**** RECORDS SHOWN ****
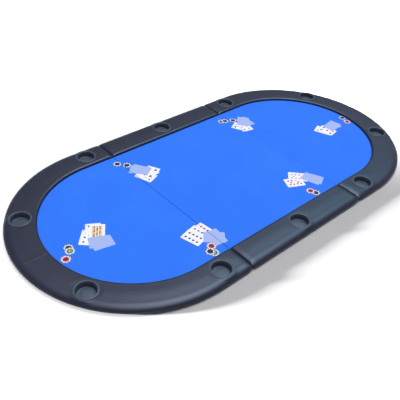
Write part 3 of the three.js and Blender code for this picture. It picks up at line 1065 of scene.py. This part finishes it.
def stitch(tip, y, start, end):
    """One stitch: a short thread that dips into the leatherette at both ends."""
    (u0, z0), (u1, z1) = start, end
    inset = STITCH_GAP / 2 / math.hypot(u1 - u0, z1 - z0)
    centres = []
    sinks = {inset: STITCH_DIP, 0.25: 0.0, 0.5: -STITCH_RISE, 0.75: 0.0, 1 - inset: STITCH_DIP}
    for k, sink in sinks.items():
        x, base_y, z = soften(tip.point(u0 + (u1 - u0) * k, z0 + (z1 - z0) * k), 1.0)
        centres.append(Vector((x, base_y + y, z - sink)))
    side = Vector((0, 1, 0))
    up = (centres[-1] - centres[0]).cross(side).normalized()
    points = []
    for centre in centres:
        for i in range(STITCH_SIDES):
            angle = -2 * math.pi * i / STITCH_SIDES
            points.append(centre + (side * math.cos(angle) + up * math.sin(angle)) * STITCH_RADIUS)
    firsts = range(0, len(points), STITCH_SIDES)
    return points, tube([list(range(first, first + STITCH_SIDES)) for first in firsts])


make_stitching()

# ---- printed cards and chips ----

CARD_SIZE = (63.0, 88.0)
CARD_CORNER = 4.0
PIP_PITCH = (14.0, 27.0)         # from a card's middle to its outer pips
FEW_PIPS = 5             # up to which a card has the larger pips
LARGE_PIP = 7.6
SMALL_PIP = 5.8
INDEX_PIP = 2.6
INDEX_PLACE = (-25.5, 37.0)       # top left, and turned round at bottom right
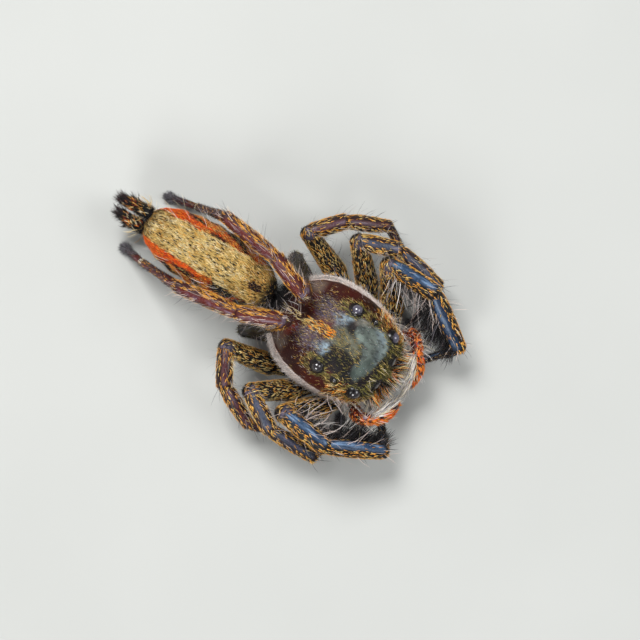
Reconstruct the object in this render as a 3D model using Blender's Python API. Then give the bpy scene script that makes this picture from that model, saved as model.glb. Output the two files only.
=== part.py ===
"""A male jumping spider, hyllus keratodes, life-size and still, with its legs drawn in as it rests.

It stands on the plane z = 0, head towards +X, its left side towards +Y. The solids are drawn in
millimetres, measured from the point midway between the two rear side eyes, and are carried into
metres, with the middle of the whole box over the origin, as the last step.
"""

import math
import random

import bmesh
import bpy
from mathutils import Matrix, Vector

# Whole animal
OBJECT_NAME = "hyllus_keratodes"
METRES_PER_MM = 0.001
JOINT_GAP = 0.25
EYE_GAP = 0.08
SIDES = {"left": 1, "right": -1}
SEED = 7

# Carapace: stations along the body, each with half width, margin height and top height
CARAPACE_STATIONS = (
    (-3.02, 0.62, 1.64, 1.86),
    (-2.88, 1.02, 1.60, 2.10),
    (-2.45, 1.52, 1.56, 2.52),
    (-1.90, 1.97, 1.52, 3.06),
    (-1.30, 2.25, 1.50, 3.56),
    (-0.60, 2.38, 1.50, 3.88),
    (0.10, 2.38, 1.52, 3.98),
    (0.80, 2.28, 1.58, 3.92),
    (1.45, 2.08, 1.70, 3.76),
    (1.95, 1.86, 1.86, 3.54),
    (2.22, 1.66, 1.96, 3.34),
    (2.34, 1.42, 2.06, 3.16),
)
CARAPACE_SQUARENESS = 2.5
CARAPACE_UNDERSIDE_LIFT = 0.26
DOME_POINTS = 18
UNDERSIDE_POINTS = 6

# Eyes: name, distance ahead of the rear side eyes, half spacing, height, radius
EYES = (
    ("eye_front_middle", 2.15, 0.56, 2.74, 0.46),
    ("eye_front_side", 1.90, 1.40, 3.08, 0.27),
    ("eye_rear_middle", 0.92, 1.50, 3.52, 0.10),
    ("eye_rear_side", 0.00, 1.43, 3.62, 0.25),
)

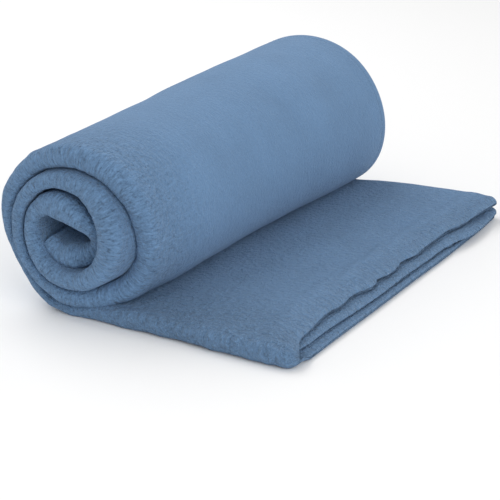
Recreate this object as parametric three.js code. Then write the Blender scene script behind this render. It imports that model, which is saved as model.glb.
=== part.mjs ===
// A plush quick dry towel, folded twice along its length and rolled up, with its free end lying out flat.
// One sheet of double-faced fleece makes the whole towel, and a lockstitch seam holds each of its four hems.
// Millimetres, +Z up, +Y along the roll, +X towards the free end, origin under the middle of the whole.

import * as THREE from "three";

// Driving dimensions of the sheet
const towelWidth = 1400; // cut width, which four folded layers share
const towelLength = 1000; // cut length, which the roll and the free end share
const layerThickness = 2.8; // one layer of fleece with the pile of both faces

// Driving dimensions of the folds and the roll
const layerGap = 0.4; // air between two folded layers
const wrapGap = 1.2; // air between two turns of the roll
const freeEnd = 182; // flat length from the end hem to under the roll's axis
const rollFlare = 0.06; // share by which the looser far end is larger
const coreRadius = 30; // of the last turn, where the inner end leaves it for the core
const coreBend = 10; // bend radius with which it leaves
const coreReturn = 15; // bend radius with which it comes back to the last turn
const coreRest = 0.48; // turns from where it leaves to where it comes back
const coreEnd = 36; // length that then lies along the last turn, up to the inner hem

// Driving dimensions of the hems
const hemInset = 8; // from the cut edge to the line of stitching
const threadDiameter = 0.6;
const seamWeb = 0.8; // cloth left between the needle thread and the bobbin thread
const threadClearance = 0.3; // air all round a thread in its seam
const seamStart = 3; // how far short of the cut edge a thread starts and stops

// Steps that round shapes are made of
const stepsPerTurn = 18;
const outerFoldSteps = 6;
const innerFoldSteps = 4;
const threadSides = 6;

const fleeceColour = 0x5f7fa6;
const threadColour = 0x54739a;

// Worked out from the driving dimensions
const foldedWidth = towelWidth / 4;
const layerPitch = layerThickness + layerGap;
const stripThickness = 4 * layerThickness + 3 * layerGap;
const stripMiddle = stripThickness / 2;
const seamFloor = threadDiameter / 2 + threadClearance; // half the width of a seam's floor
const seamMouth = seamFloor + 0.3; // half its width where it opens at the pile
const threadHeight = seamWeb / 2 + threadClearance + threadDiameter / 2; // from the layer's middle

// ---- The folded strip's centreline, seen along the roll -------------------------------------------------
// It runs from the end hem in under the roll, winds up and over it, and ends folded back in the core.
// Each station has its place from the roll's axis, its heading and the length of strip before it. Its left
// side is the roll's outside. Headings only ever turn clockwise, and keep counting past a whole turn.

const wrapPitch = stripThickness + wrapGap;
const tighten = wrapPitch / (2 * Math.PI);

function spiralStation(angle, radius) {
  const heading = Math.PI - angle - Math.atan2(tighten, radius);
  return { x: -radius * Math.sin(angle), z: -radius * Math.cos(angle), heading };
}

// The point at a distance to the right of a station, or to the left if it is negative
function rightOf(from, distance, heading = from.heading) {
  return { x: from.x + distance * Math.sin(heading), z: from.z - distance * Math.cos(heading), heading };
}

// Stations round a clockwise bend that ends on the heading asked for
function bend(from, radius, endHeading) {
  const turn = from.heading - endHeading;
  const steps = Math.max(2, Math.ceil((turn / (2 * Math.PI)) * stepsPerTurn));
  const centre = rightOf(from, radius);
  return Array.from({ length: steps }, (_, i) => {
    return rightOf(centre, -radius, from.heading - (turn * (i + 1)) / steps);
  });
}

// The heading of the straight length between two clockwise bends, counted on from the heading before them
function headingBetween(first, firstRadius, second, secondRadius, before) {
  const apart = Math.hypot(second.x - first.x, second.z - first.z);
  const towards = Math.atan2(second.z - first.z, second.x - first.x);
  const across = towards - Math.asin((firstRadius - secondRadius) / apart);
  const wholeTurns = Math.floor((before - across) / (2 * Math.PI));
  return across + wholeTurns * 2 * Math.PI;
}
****
TASK → Please output the entire listing exactly as it stands.

RESULT OF THIS TASK →
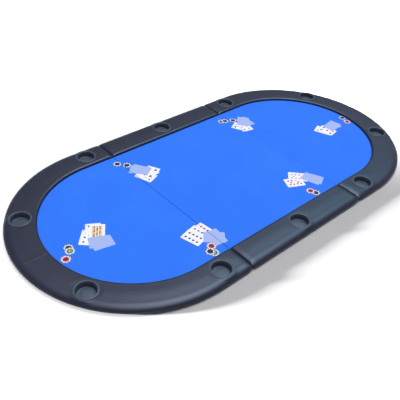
Write part 3 of the three.js and Blender code for this picture. It picks up at line 1065 of scene.py. This part finishes it.
def stitch(tip, y, start, end):
    """One stitch: a short thread that dips into the leatherette at both ends."""
    (u0, z0), (u1, z1) = start, end
    inset = STITCH_GAP / 2 / math.hypot(u1 - u0, z1 - z0)
    centres = []
    sinks = {inset: STITCH_DIP, 0.25: 0.0, 0.5: -STITCH_RISE, 0.75: 0.0, 1 - inset: STITCH_DIP}
    for k, sink in sinks.items():
        x, base_y, z = soften(tip.point(u0 + (u1 - u0) * k, z0 + (z1 - z0) * k), 1.0)
        centres.append(Vector((x, base_y + y, z - sink)))
    side = Vector((0, 1, 0))
    up = (centres[-1] - centres[0]).cross(side).normalized()
    points = []
    for centre in centres:
        for i in range(STITCH_SIDES):
            angle = -2 * math.pi * i / STITCH_SIDES
            points.append(centre + (side * math.cos(angle) + up * math.sin(angle)) * STITCH_RADIUS)
    firsts = range(0, len(points), STITCH_SIDES)
    return points, tube([list(range(first, first + STITCH_SIDES)) for first in firsts])


make_stitching()

# ---- printed cards and chips ----

CARD_SIZE = (63.0, 88.0)
CARD_CORNER = 4.0
PIP_PITCH = (14.0, 27.0)         # from a card's middle to its outer pips
FEW_PIPS = 5             # up to which a card has the larger pips
LARGE_PIP = 7.6
SMALL_PIP = 5.8
INDEX_PIP = 2.6
INDEX_PLACE = (-25.5, 37.0)       # top left, and turned round at bottom right
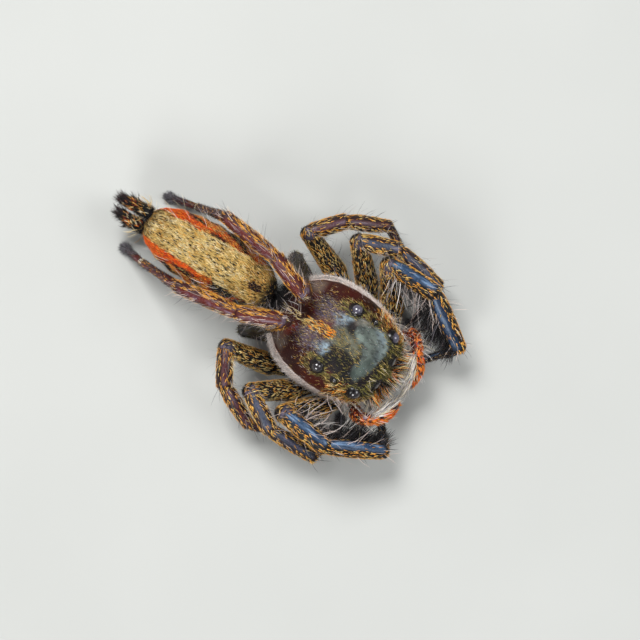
Reconstruct the object in this render as a 3D model using Blender's Python API. Then give the bpy scene script that makes this picture from that model, saved as model.glb. Output the two files only.
=== part.py ===
"""A male jumping spider, hyllus keratodes, life-size and still, with its legs drawn in as it rests.

It stands on the plane z = 0, head towards +X, its left side towards +Y. The solids are drawn in
millimetres, measured from the point midway between the two rear side eyes, and are carried into
metres, with the middle of the whole box over the origin, as the last step.
"""

import math
import random

import bmesh
import bpy
from mathutils import Matrix, Vector

# Whole animal
OBJECT_NAME = "hyllus_keratodes"
METRES_PER_MM = 0.001
JOINT_GAP = 0.25
EYE_GAP = 0.08
SIDES = {"left": 1, "right": -1}
SEED = 7

# Carapace: stations along the body, each with half width, margin height and top height
CARAPACE_STATIONS = (
    (-3.02, 0.62, 1.64, 1.86),
    (-2.88, 1.02, 1.60, 2.10),
    (-2.45, 1.52, 1.56, 2.52),
    (-1.90, 1.97, 1.52, 3.06),
    (-1.30, 2.25, 1.50, 3.56),
    (-0.60, 2.38, 1.50, 3.88),
    (0.10, 2.38, 1.52, 3.98),
    (0.80, 2.28, 1.58, 3.92),
    (1.45, 2.08, 1.70, 3.76),
    (1.95, 1.86, 1.86, 3.54),
    (2.22, 1.66, 1.96, 3.34),
    (2.34, 1.42, 2.06, 3.16),
)
CARAPACE_SQUARENESS = 2.5
CARAPACE_UNDERSIDE_LIFT = 0.26
DOME_POINTS = 18
UNDERSIDE_POINTS = 6

# Eyes: name, distance ahead of the rear side eyes, half spacing, height, radius
EYES = (
    ("eye_front_middle", 2.15, 0.56, 2.74, 0.46),
    ("eye_front_side", 1.90, 1.40, 3.08, 0.27),
    ("eye_rear_middle", 0.92, 1.50, 3.52, 0.10),
    ("eye_rear_side", 0.00, 1.43, 3.62, 0.25),
)

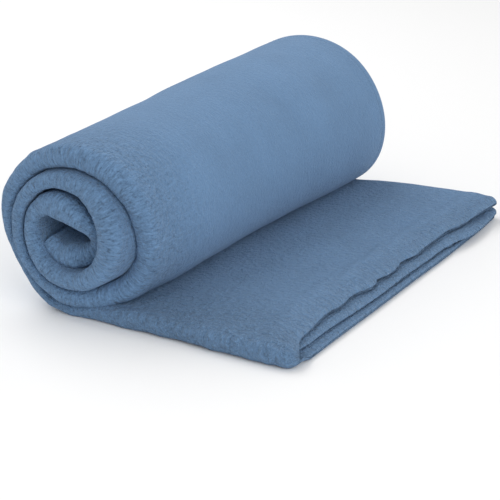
Recreate this object as parametric three.js code. Then write the Blender scene script behind this render. It imports that model, which is saved as model.glb.
=== part.mjs ===
// A plush quick dry towel, folded twice along its length and rolled up, with its free end lying out flat.
// One sheet of double-faced fleece makes the whole towel, and a lockstitch seam holds each of its four hems.
// Millimetres, +Z up, +Y along the roll, +X towards the free end, origin under the middle of the whole.

import * as THREE from "three";

// Driving dimensions of the sheet
const towelWidth = 1400; // cut width, which four folded layers share
const towelLength = 1000; // cut length, which the roll and the free end share
const layerThickness = 2.8; // one layer of fleece with the pile of both faces

// Driving dimensions of the folds and the roll
const layerGap = 0.4; // air between two folded layers
const wrapGap = 1.2; // air between two turns of the roll
const freeEnd = 182; // flat length from the end hem to under the roll's axis
const rollFlare = 0.06; // share by which the looser far end is larger
const coreRadius = 30; // of the last turn, where the inner end leaves it for the core
const coreBend = 10; // bend radius with which it leaves
const coreReturn = 15; // bend radius with which it comes back to the last turn
const coreRest = 0.48; // turns from where it leaves to where it comes back
const coreEnd = 36; // length that then lies along the last turn, up to the inner hem

// Driving dimensions of the hems
const hemInset = 8; // from the cut edge to the line of stitching
const threadDiameter = 0.6;
const seamWeb = 0.8; // cloth left between the needle thread and the bobbin thread
const threadClearance = 0.3; // air all round a thread in its seam
const seamStart = 3; // how far short of the cut edge a thread starts and stops

// Steps that round shapes are made of
const stepsPerTurn = 18;
const outerFoldSteps = 6;
const innerFoldSteps = 4;
const threadSides = 6;

const fleeceColour = 0x5f7fa6;
const threadColour = 0x54739a;

// Worked out from the driving dimensions
const foldedWidth = towelWidth / 4;
const layerPitch = layerThickness + layerGap;
const stripThickness = 4 * layerThickness + 3 * layerGap;
const stripMiddle = stripThickness / 2;
const seamFloor = threadDiameter / 2 + threadClearance; // half the width of a seam's floor
const seamMouth = seamFloor + 0.3; // half its width where it opens at the pile
const threadHeight = seamWeb / 2 + threadClearance + threadDiameter / 2; // from the layer's middle

// ---- The folded strip's centreline, seen along the roll -------------------------------------------------
// It runs from the end hem in under the roll, winds up and over it, and ends folded back in the core.
// Each station has its place from the roll's axis, its heading and the length of strip before it. Its left
// side is the roll's outside. Headings only ever turn clockwise, and keep counting past a whole turn.

const wrapPitch = stripThickness + wrapGap;
const tighten = wrapPitch / (2 * Math.PI);

function spiralStation(angle, radius) {
  const heading = Math.PI - angle - Math.atan2(tighten, radius);
  return { x: -radius * Math.sin(angle), z: -radius * Math.cos(angle), heading };
}

// The point at a distance to the right of a station, or to the left if it is negative
function rightOf(from, distance, heading = from.heading) {
  return { x: from.x + distance * Math.sin(heading), z: from.z - distance * Math.cos(heading), heading };
}

// Stations round a clockwise bend that ends on the heading asked for
function bend(from, radius, endHeading) {
  const turn = from.heading - endHeading;
  const steps = Math.max(2, Math.ceil((turn / (2 * Math.PI)) * stepsPerTurn));
  const centre = rightOf(from, radius);
  return Array.from({ length: steps }, (_, i) => {
    return rightOf(centre, -radius, from.heading - (turn * (i + 1)) / steps);
  });
}

// The heading of the straight length between two clockwise bends, counted on from the heading before them
function headingBetween(first, firstRadius, second, secondRadius, before) {
  const apart = Math.hypot(second.x - first.x, second.z - first.z);
  const towards = Math.atan2(second.z - first.z, second.x - first.x);
  const across = towards - Math.asin((firstRadius - secondRadius) / apart);
  const wholeTurns = Math.floor((before - across) / (2 * Math.PI));
  return across + wholeTurns * 2 * Math.PI;
}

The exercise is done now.